Copy verbatim the material from its first line to the line that holds "EDGE_BREAK = 0.9", including that line.
====== PROVIDED MATERIAL ======
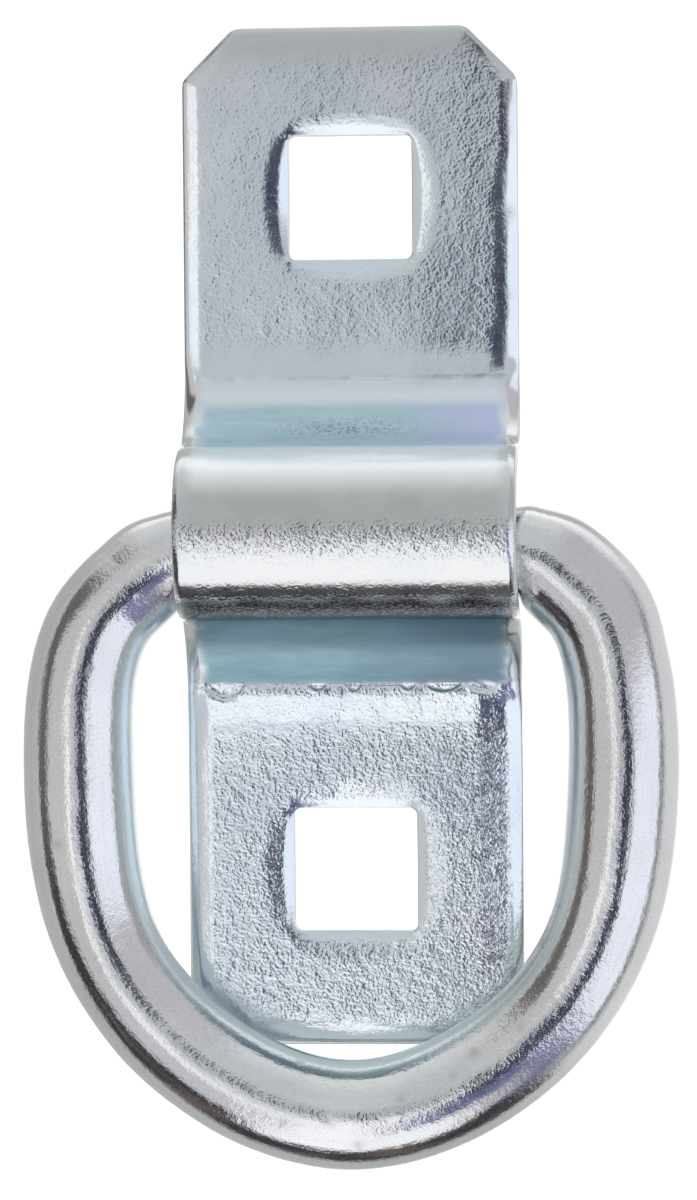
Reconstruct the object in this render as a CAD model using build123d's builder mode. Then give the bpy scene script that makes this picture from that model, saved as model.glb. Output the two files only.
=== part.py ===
from build123d import *
from math import cos, radians, sin, sqrt
import os

os.makedirs("parts", exist_ok=True)

# Surface tie-down ring: a folded steel strap with a raised hump and two
# square bolt holes, and a D-shaped wire ring whose straight bar lies in the
# channel under the hump.
#
# Frame: +Z out of the mounting face, +Y along the strap, +X across it.
# The origin is midway between the two square holes, on the mounting face.
# All sizes are millimetres.

# ---------------------------------------------------------------- strap
STRAP_W = 28.5            # width of the strap (1-1/8 in)
SHEET = 2.5               # sheet thickness
END_UP = 43.0             # end of the strap on the +Y side
END_DOWN = 43.5           # end of the strap on the -Y side
CORNER_CUT = 4.4          # 45 degree cut on each of the four corners
CORNER_BLEND = 1.6        # radius where the corner cut meets an edge

HOLE_SPACING = 57.15      # centre to centre (2-1/4 in)
HOLE_SIDE = 10.5          # across the flats of the square holes
HOLE_CORNER_R = 0.6       # corner radius of the square holes

HUMP_Y = 0.2              # centre line of the hump
FOOT_R = 5.47             # concave radius at the foot of the hump, outer face
CROWN_R = 7.42            # convex radius over the crown, outer face
WALL_ANGLE = 86.0         # steepest slope of the hump's walls

ROLLOVER = 1.4            # rounding of the outline on the outer face
ROLLOVER_HOLE = 0.9       # rounding of the square holes on the outer face
EDGE_BREAK = 0.9          # rounding of the outline on the mounting side

# ---------------------------------------------------------------- ring
BAR_Y = -0.55             # axis of the ring's straight bar
BAR_Z = 4.3
BAR_D = 7.3               # the bar is drawn thinner than the rest
BAR_HALF = 9.0            # half length of the bar's straight, round middle
RING_SET = -0.2           # sideways set of the legs and bow against the bar
RING_TILT = 2.3           # slope of the ring's plane when it lies down

# Half of the ring: distance from the ring's centre line, distance from the
# bar's axis in the ring's plane, and the wire's diameter there.
HALF_RING = [
    (10.40, 0.06, 7.25),
    (12.00, 0.27, 6.90),
    (13.40, 0.66, 7.02),
    (14.90, 1.14, 7.15),
    (16.60, 1.97, 8.10),
    (18.23, 3.35, 8.67),
    (19.94, 4.98, 8.80),
    (21.25, 6.82, 8.98),
    (22.17, 9.14, 9.13),
    (22.73, 11.77, 9.29),
    (23.07, 17.91, 9.55),
    (22.79, 24.31, 9.57),
    (21.89, 30.15, 9.23),
    (19.92, 35.49, 8.97),
    (16.69, 40.13, 9.04),
    (12.05, 44.18, 9.26),
    (6.21, 47.25, 9.37),
    (1.60, 48.33, 9.37),
]
BOW = (0.0, 48.41, 9.37)  # middle of the bow


def hump_profile(offset):
    """Arc data of the hump for the surface at this height over the outer
    face, measured with the sheet's outer face at zero."""
    return FOOT_R - offset, CROWN_R + offset


angle = radians(WALL_ANGLE)
half_base = (FOOT_R + CROWN_R) * sin(angle)
rise = (FOOT_R + CROWN_R) * (1 - cos(angle))


def surface_points(offset):
    """Tangent points and mid points of the four arcs, from +Y to -Y."""
    foot, crown = hump_profile(offset)
    base_z = SHEET + offset
    out = []
    for side in (1, -1):
        centre_foot = (side * half_base, base_z + foot)
        start = (side * half_base, base_z)
        mid = (centre_foot[0] - side * foot * sin(angle / 2),
               centre_foot[1] - foot * cos(angle / 2))
        end = (centre_foot[0] - side * foot * sin(angle),
               centre_foot[1] - foot * cos(angle))
        out.append((start, mid, end))
    top = (0.0, base_z + rise)
    return out, top


outer, outer_top = surface_points(0.0)
inner, inner_top = surface_points(-SHEET)


def at(p):
    """A profile point, shifted to the hump's place along the strap."""
    return (p[0] + HUMP_Y, p[1])


with BuildPart() as bracket:
    # side view of the bent strap, in the YZ plane, run through its width
    with BuildSketch(Plane.YZ) as side_view:
        with BuildLine():
            Line((END_UP, 0), (END_UP, SHEET))
            Line((END_UP, SHEET), at(outer[0][0]))
            ThreePointArc(at(outer[0][0]), at(outer[0][1]), at(outer[0][2]))
            ThreePointArc(at(outer[0][2]), at(outer_top), at(outer[1][2]))
            ThreePointArc(at(outer[1][2]), at(outer[1][1]), at(outer[1][0]))
            Line(at(outer[1][0]), (-END_DOWN, SHEET))
            Line((-END_DOWN, SHEET), (-END_DOWN, 0))
            Line((-END_DOWN, 0), at(inner[1][0]))
            ThreePointArc(at(inner[1][0]), at(inner[1][1]), at(inner[1][2]))
            ThreePointArc(at(inner[1][2]), at(inner_top), at(inner[0][2]))
            ThreePointArc(at(inner[0][2]), at(inner[0][1]), at(inner[0][0]))
            Line(at(inner[0][0]), (END_UP, 0))
        make_face()
    extrude(amount=STRAP_W / 2, both=True)

    # cut corners, with a blend at each end of the cut
    corners = bracket.edges().filter_by(Axis.Z)
    chamfer(corners, CORNER_CUT)
    blends = bracket.edges().filter_by(Axis.Z)
    fillet(blends, CORNER_BLEND)

    # square bolt holes
    with BuildSketch(Plane.XY) as holes:
        with Locations((0, HOLE_SPACING / 2), (0, -HOLE_SPACING / 2)):
            RectangleRounded(HOLE_SIDE, HOLE_SIDE, HOLE_CORNER_R)
    extrude(amount=SHEET * 2, mode=Mode.SUBTRACT)

    # rolled-over edges of the pressed sheet: large on the outer face
    flat_faces = bracket.faces().filter_by(Axis.Z)
    top_faces = [f for f in flat_faces if abs(f.center().Z - SHEET) < 0.01]
    hole_rims = []
    for face in top_faces:
        for wire in face.inner_wires():
            hole_rims += list(wire.edges())
    fillet(hole_rims, ROLLOVER_HOLE)

    def outline_edges(side_z, plate_z):
        """Edges round the strap on one of its two faces: on the flats, and
        along the hump's arcs at both side faces."""
        found = []
        for e in bracket.edges():
            c = e.position_at(0.5)
            ends = [e.position_at(0), e.position_at(1)]
            on_side = all(abs(abs(p.X) - STRAP_W / 2) < 0.01
                          for p in ends + [c])
            flat = all(abs(p.Z - plate_z) < 0.01 for p in ends + [c])
            if flat and min(abs(p.Y) for p in ends + [c]) > half_base - 1:
                # a hole's own edges lie well inside the outline
                if max(abs(c.X), 0) < HOLE_SIDE * 0.75 and \
                        abs(c.Y) < END_UP - 1:
                    continue
                # the crease across the strap isn't an edge of the outline
                if abs(c.X) < 0.01 and abs(abs(c.Y - HUMP_Y)
                                           - half_base) < 0.1:
                    continue
                found.append(e)
            elif on_side and side_z(c) and not flat and \
                    abs(c.Y - HUMP_Y) < half_base:
                found.append(e)
        return found

    def dist_to_surface(c, offset):
        """How far a point of the side face is from the hump's profile."""
        foot, crown = hump_profile(offset)
        y = abs(c.Y - HUMP_Y)
        d1 = abs(sqrt((y - half_base) ** 2
                      + (c.Z - SHEET - offset - foot) ** 2) - foot)
        d2 = abs(sqrt(y ** 2 + (c.Z - (SHEET + offset + rise - crown)) ** 2)
                 - crown)
        return min(d1, d2)

    fillet(outline_edges(lambda c: dist_to_surface(c, 0.0) < 0.05, SHEET),
           ROLLOVER)
    fillet(outline_edges(lambda c: dist_to_surface(c, -SHEET) < 0.05, 0.0),
           EDGE_BREAK)

bracket.part.label = "bracket"

# ------------------------------------------------------------------ ring
tilt = radians(RING_TILT)


def ring_point(u, v):
    """Place a point of the ring's plane: u across, v away from the bar."""
    t = min(max(v / 10, 0), 1)
    return Vector(u + RING_SET * t * t * (3 - 2 * t), BAR_Y - v * cos(tilt), BAR_Z + v * sin(tilt))


ring_normal = Vector(0, sin(tilt), cos(tilt))
stations = [(BAR_HALF, 0.0, BAR_D)] + HALF_RING + [BOW]

with BuildPart() as d_ring:
    # each half of the bent wire, through round sections square to its
    # centre line, from the bar to the middle of the bow
    for side in (1, -1):
        for i, (u, v, d) in enumerate(stations):
            if i == 0:
                du, dv = 1.0, 0.0
            elif i == len(stations) - 1:
                du, dv = -1.0, 0.0
            else:
                a, b, c = stations[i - 1], stations[i], stations[i + 1]
                l1 = sqrt((b[0] - a[0]) ** 2 + (b[1] - a[1]) ** 2)
                l2 = sqrt((c[0] - b[0]) ** 2 + (c[1] - b[1]) ** 2)
                du = (b[0] - a[0]) / l1 * l2 + (c[0] - b[0]) / l2 * l1
                dv = (b[1] - a[1]) / l1 * l2 + (c[1] - b[1]) / l2 * l1
            here = ring_point(side * u, v)
            ahead = ring_point(side * (u + du), v + dv) - here
            with BuildSketch(Plane(origin=here, x_dir=ring_normal,
                                   z_dir=ahead.normalized())):
                Circle(d / 2)
        loft()

    # the bar's straight middle
    with BuildSketch(Plane(origin=ring_point(-BAR_HALF, 0),
                           x_dir=ring_normal, z_dir=(1, 0, 0))):
        Circle(BAR_D / 2)
    extrude(amount=2 * BAR_HALF)

d_ring.part.label = "d_ring"

export_step(bracket.part, "parts/bracket.step")
export_step(d_ring.part, "parts/d_ring.step")
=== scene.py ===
import math

import bpy
import numpy as np
from mathutils import Matrix, Vector
from mathutils.geometry import delaunay_2d_cdt


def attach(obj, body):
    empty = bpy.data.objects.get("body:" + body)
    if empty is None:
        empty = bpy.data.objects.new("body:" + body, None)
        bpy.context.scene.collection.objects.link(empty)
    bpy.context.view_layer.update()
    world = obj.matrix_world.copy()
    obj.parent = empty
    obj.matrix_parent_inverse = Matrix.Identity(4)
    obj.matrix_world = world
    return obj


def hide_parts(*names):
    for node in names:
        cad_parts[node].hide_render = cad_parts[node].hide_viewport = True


# A surface tie-down ring: a pressed steel strap with a raised hump and two
# square holes, and a bent wire ring whose bar lies under the hump. Both have
# a bright, clear-passivated zinc plating. All sizes below are millimetres in
# the CAD's frame, and go to metres when a mesh is made.

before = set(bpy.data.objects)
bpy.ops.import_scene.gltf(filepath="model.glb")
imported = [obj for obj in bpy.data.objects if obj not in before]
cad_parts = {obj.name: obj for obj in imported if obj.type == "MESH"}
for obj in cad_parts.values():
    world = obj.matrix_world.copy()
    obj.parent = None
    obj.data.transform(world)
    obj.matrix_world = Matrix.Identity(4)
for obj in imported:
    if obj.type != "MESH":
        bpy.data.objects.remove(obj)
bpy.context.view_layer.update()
scene = bpy.context.scene
MM = 0.001


# ------------------------------------------------------------------ helpers
def hashed(ix, iy, iz, seed):
    """A fixed pseudo-random number from 0 to 1 for each whole-number cell."""
    h = (ix.astype(np.int64) * 73856093) ^ (iy.astype(np.int64) * 19349663)
    h = h ^ (iz.astype(np.int64) * 83492791) ^ (seed * 40503 + 977)
    h = h.astype(np.uint64) & np.uint64(0xFFFFFFFF)
    h = ((h ^ (h >> np.uint64(15))) * np.uint64(0x2C1B3C6D)) & np.uint64(0xFFFFFFFF)
    h = ((h ^ (h >> np.uint64(12))) * np.uint64(0x297A2D39)) & np.uint64(0xFFFFFFFF)
    h = h ^ (h >> np.uint64(15))
    return h.astype(float) / 4294967295.0


def noise3(p, size, seed):
    """Smooth noise from -1 to 1 at the points p, with cells of this size."""
    q = np.asarray(p, float) / size
    i = np.floor(q)
    f = q - i
    f = f * f * f * (f * (f * 6 - 15) + 10)
    out = np.zeros(len(q))
    for dx in (0, 1):
        for dy in (0, 1):
            for dz in (0, 1):
                w = ((f[:, 0] if dx else 1 - f[:, 0])
                     * (f[:, 1] if dy else 1 - f[:, 1])
                     * (f[:, 2] if dz else 1 - f[:, 2]))
                out += w * hashed(i[:, 0] + dx, i[:, 1] + dy, i[:, 2] + dz, seed)
    return out * 2 - 1


def step01(x, a, b):
    """Smooth step from 0 at a to 1 at b."""
    t = np.clip((x - a) / (b - a), 0, 1)
    return t * t * (3 - 2 * t)


def make_object(name, points, faces, attributes, material, body, node):
    """A smooth mesh piece, in metres, that stands for one CAD node."""
    mesh = bpy.data.meshes.new(name)
    mesh.from_pydata([tuple(p) for p in np.asarray(points) * MM], [],
                     [tuple(int(i) for i in f) for f in faces])
    mesh.validate()
    for key, values in attributes.items():
        layer = mesh.attributes.new(key, "FLOAT", "POINT")
        layer.data.foreach_set("value", np.asarray(values, np.float32))
    mesh.polygons.foreach_set("use_smooth", [True] * len(mesh.polygons))
    mesh.update()
    piece = bpy.data.objects.new(name, mesh)
    scene.collection.objects.link(piece)
    mesh.materials.append(material)
    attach(piece, body)
    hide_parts(node)
    return piece


# ---------------------------------------------------------------- materials
class Nodes:
    """Short hands for building one node tree."""

    def __init__(self, tree):
        self.tree = tree
        self.x = 0

    def new(self, kind, **settings):
        n = self.tree.nodes.new(kind)
        self.x += 60
        n.location = (self.x, -(self.x * 7) % 900)
        for key, value in settings.items():
            setattr(n, key, value)
        return n

    def put(self, socket, value):
        if isinstance(value, bpy.types.NodeSocket):
            self.tree.links.new(value, socket)
        else:
            socket.default_value = value

    def math(self, op, a, b=0.0, c=0.0, clamp=False):
        n = self.new("ShaderNodeMath", operation=op, use_clamp=clamp)
        self.put(n.inputs[0], a)
        self.put(n.inputs[1], b)
        self.put(n.inputs[2], c)
        return n.outputs[0]

    def smooth(self, value, a, b, lo=0.0, hi=1.0):
        n = self.new("ShaderNodeMapRange", interpolation_type="SMOOTHSTEP")
        self.put(n.inputs["Value"], value)
        n.inputs["From Min"].default_value = a
        n.inputs["From Max"].default_value = b
        n.inputs["To Min"].default_value = lo
        n.inputs["To Max"].default_value = hi
        return n.outputs["Result"]

    def window(self, value, a, b, soft):
        up = self.smooth(value, a - soft, a + soft)
        down = self.smooth(value, b - soft, b + soft, 1.0, 0.0)
        return self.math("MULTIPLY", up, down)

    def mix(self, factor, a, b, blend="MIX"):
        n = self.new("ShaderNodeMix", data_type="RGBA", blend_type=blend)
        self.put(n.inputs["Factor"], factor)
        self.put(n.inputs[6], a)
        self.put(n.inputs[7], b)
        return n.outputs[2]

    def noise(self, vector, scale, detail=2.0, rough=0.5, distort=0.0):
        n = self.new("ShaderNodeTexNoise")
        self.put(n.inputs["Vector"], vector)
        n.inputs["Scale"].default_value = scale
        n.inputs["Detail"].default_value = detail
        n.inputs["Roughness"].default_value = rough
        n.inputs["Distortion"].default_value = distort
        return n.outputs["Fac"]

    def attribute(self, name):
        return self.new("ShaderNodeAttribute", attribute_name=name).outputs["Fac"]

    def stretched(self, vector, sizes):
        n = self.new("ShaderNodeMapping")
        self.put(n.inputs["Vector"], vector)
        n.inputs["Scale"].default_value = sizes
        return n.outputs["Vector"]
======
SOLUTION TO THE EXERCISE:
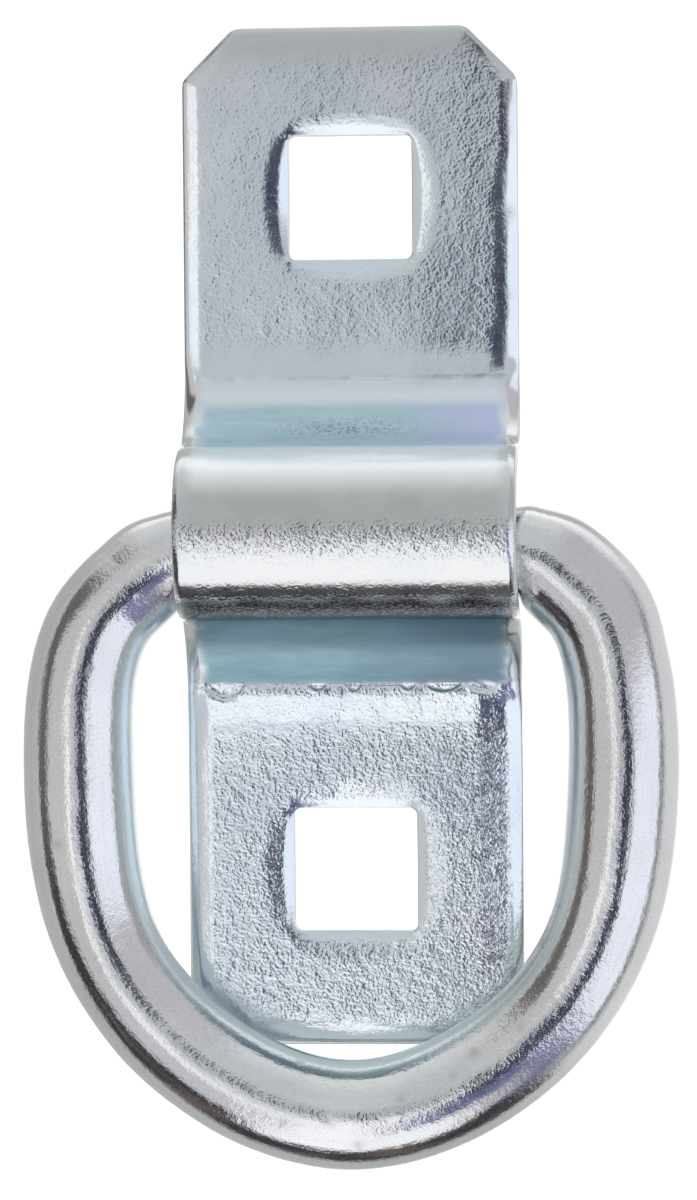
Reconstruct the object in this render as a CAD model using build123d's builder mode. Then give the bpy scene script that makes this picture from that model, saved as model.glb. Output the two files only.
=== part.py ===
from build123d import *
from math import cos, radians, sin, sqrt
import os

os.makedirs("parts", exist_ok=True)

# Surface tie-down ring: a folded steel strap with a raised hump and two
# square bolt holes, and a D-shaped wire ring whose straight bar lies in the
# channel under the hump.
#
# Frame: +Z out of the mounting face, +Y along the strap, +X across it.
# The origin is midway between the two square holes, on the mounting face.
# All sizes are millimetres.

# ---------------------------------------------------------------- strap
STRAP_W = 28.5            # width of the strap (1-1/8 in)
SHEET = 2.5               # sheet thickness
END_UP = 43.0             # end of the strap on the +Y side
END_DOWN = 43.5           # end of the strap on the -Y side
CORNER_CUT = 4.4          # 45 degree cut on each of the four corners
CORNER_BLEND = 1.6        # radius where the corner cut meets an edge

HOLE_SPACING = 57.15      # centre to centre (2-1/4 in)
HOLE_SIDE = 10.5          # across the flats of the square holes
HOLE_CORNER_R = 0.6       # corner radius of the square holes

HUMP_Y = 0.2              # centre line of the hump
FOOT_R = 5.47             # concave radius at the foot of the hump, outer face
CROWN_R = 7.42            # convex radius over the crown, outer face
WALL_ANGLE = 86.0         # steepest slope of the hump's walls

ROLLOVER = 1.4            # rounding of the outline on the outer face
ROLLOVER_HOLE = 0.9       # rounding of the square holes on the outer face
EDGE_BREAK = 0.9          # rounding of the outline on the mounting side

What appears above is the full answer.